FYI just published today : http://www.nature.com/nprot/journal/v11/n9/full/nprot.2016.095.html
thanks a lot guys :))
hmmm Im stuck again, so let me explain the whole situation and I really hope u can help !
so I have a transcriptome fasta file contains sequences of exons, to simplify the testing i generated the reads by simply copying sequence from an end of an exon with a start of another exon -- just to check the functionality of my aligner to skip exons --
here is a simple reads
@4-33330 ATTTGATGTTGGTGGAGTTCTCCAAAATATTTATGCTATTGTAGATCCTAACCATGTTGTTGGTGATGGTAAGAAGTTCTACGATTTCCCCGAAAAGCCTGAGACTTTATTGTTCCGGTCACATAATCGACTCTCTTAGGCATTCAATTT + JJJJJJJJJJJJJJJJJJJJJJJJJJJJJJJJJJJJJJJJJJJJJJJJJJJJJJJJJJJJJJJJJJJJJJJJJJJJJJJJJJJJJJJJJJJJJJJJJJJJJJJJJJJJJJJJJJJJJJJJJJJJJJJJJJJJJJJJJJJJJJJJJJJJJJ
the length of the reads is 150 and I assign quality score to J, again for simplifying the process
then I did the following:
but I got 0 aligned reads :/
Transcriptome alignment like that only makes sense if the exons skipping events result in annotated isoforms.

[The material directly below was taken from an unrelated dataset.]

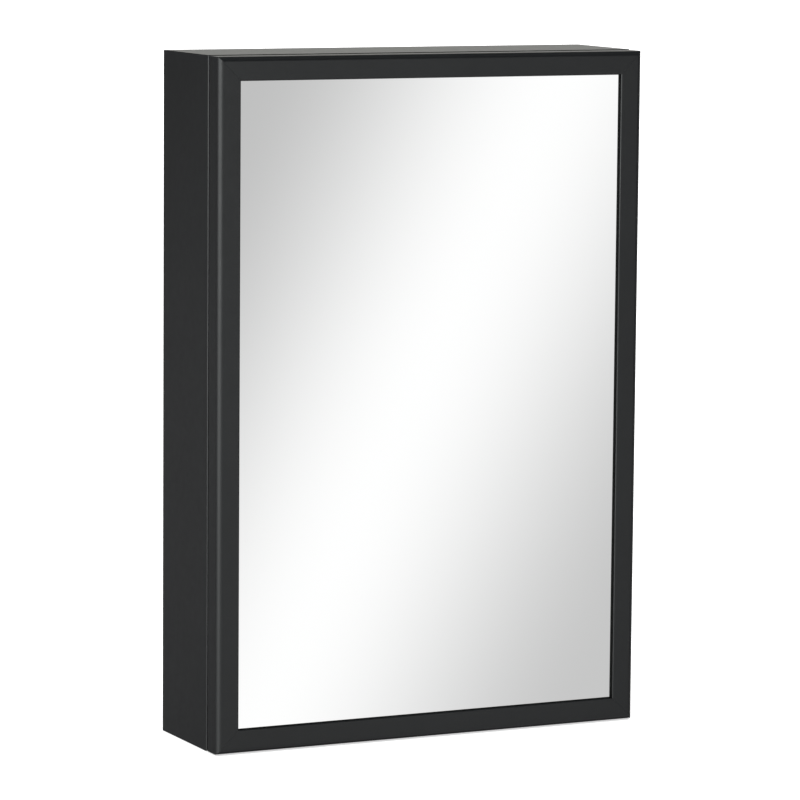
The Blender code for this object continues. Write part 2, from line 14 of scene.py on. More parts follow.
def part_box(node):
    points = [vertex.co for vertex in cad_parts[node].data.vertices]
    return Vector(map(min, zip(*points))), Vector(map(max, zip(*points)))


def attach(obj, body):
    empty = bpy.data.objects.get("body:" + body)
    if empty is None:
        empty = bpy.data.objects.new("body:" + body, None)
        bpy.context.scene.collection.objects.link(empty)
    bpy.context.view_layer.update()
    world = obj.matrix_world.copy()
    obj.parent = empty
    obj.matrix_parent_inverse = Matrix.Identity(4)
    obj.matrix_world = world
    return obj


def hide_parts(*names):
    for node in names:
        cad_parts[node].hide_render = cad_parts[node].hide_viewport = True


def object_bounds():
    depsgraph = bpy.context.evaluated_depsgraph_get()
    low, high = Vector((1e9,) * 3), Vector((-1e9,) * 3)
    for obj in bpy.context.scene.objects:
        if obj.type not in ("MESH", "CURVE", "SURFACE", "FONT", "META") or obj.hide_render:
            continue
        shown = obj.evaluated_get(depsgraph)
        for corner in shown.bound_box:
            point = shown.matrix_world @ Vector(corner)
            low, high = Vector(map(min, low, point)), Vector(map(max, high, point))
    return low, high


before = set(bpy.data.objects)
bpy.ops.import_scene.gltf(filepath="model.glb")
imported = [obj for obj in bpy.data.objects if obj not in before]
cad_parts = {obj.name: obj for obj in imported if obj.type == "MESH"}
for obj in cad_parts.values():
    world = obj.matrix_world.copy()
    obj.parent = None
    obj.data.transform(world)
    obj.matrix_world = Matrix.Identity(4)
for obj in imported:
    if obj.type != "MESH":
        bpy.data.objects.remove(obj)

If not you'll need to do the normal genomic alignment step in addition.
thanks Devon, but if I do the normal genomic alignment step again, that means the aligner would skip not only exons but also introns, right ? I found this tutorial to align to a trascriptome using BWA, but the results I got for example 75M75S instead of 75M1832N75M; instead of skipped regions I got hard/soft clipping :/
BWA isn't splice aware, you need to use a splicing aware aligner in this particular case. For the genomic alignment part, at that stage the aligner has no conception of exons or introns, it just tries to align the read in chunks. After that, it looks for novel splice junctions (e.g., from exon skipping) and finally realigns things accordingly. This is often referred to as "two-pass alignment" and you can do it (much faster) with STAR too if you prefer.
thanks again Devon ... really appreciate it :))